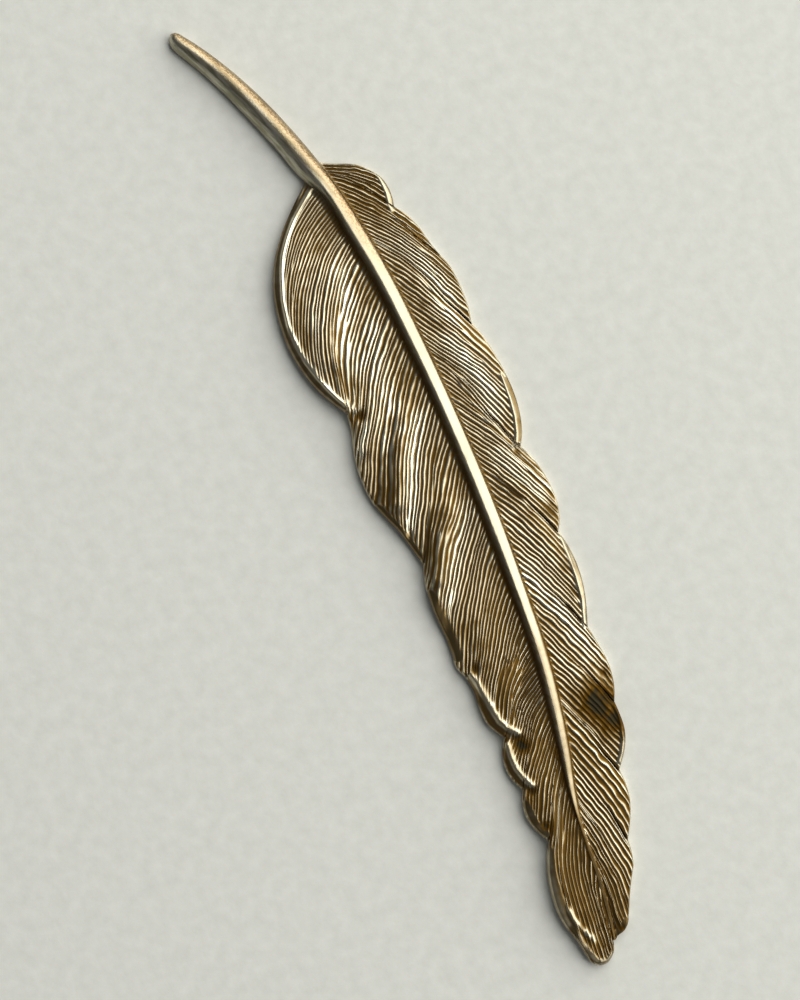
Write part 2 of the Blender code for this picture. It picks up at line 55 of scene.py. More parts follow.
...
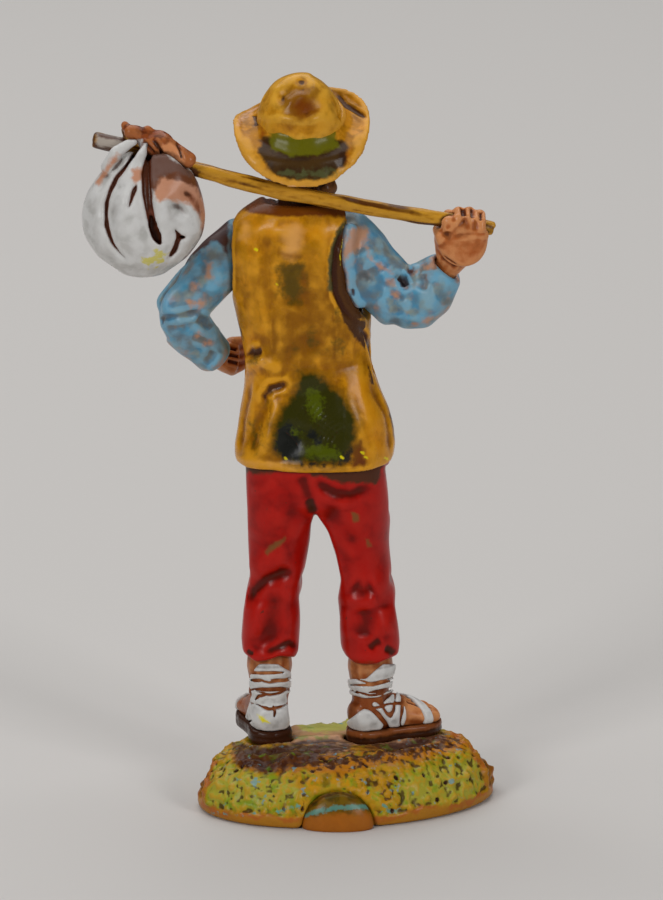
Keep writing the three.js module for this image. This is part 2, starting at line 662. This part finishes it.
==
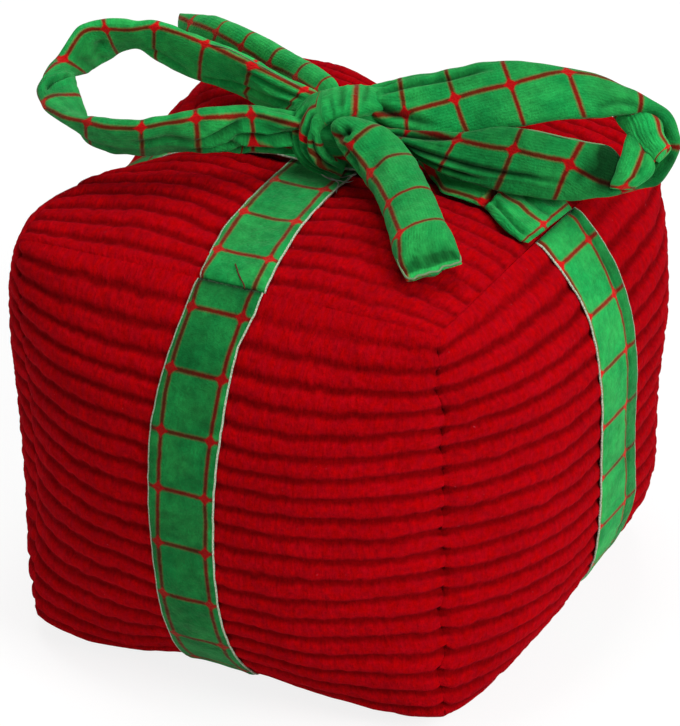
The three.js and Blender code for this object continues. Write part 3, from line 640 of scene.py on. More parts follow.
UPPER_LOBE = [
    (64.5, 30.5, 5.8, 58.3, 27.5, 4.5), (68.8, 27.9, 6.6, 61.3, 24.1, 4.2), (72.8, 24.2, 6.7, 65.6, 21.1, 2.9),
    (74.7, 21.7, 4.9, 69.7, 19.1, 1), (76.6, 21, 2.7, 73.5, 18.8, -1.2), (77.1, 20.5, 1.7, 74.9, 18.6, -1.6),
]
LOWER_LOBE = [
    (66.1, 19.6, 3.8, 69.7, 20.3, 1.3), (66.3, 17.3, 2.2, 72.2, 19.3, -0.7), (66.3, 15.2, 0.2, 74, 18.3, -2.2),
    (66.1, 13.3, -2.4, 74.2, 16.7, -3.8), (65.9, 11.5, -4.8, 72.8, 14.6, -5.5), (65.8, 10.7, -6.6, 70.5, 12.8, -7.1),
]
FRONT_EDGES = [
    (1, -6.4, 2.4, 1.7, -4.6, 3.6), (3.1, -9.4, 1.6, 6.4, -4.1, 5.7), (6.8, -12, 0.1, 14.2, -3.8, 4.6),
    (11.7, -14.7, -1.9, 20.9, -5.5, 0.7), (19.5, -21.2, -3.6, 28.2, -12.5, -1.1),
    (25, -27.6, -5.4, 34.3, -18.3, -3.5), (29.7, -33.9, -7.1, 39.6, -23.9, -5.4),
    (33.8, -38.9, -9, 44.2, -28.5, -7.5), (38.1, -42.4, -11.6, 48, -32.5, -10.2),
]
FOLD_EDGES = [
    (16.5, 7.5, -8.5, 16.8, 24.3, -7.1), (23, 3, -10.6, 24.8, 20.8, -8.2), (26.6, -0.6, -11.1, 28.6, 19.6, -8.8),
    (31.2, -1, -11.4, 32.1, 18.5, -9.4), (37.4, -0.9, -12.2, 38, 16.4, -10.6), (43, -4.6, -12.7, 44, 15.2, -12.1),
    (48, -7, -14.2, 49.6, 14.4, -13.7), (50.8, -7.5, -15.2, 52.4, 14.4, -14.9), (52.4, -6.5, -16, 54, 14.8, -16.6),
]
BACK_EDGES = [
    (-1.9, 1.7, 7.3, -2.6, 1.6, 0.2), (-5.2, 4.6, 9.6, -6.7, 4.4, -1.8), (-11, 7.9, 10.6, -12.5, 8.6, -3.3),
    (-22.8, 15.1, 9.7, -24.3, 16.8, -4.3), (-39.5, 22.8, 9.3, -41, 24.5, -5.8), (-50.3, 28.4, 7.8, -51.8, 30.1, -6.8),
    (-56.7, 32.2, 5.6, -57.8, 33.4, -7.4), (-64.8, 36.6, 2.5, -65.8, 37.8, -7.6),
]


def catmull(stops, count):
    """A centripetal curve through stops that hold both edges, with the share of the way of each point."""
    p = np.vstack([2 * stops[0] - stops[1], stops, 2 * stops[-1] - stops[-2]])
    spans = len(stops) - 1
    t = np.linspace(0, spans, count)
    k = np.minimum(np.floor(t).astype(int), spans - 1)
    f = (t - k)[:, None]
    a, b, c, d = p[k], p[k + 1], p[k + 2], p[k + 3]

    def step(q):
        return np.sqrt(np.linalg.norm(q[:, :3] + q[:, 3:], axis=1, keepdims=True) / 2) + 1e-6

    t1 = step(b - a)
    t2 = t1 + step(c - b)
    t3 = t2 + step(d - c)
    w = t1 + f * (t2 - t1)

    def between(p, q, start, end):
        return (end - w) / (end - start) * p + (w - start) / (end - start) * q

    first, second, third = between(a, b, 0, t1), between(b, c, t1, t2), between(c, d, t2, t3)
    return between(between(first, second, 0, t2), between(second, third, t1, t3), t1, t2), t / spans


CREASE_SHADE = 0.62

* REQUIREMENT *
Scan the material above. Copy each line where "this" occurs.

* FULL OUTPUT *
Write part 2 of the Blender code for this picture. It picks up at line 55 of scene.py. More parts follow.
Keep writing the three.js module for this image. This is part 2, starting at line 662. This part finishes it.
The three.js and Blender code for this object continues. Write part 3, from line 640 of scene.py on. More parts follow.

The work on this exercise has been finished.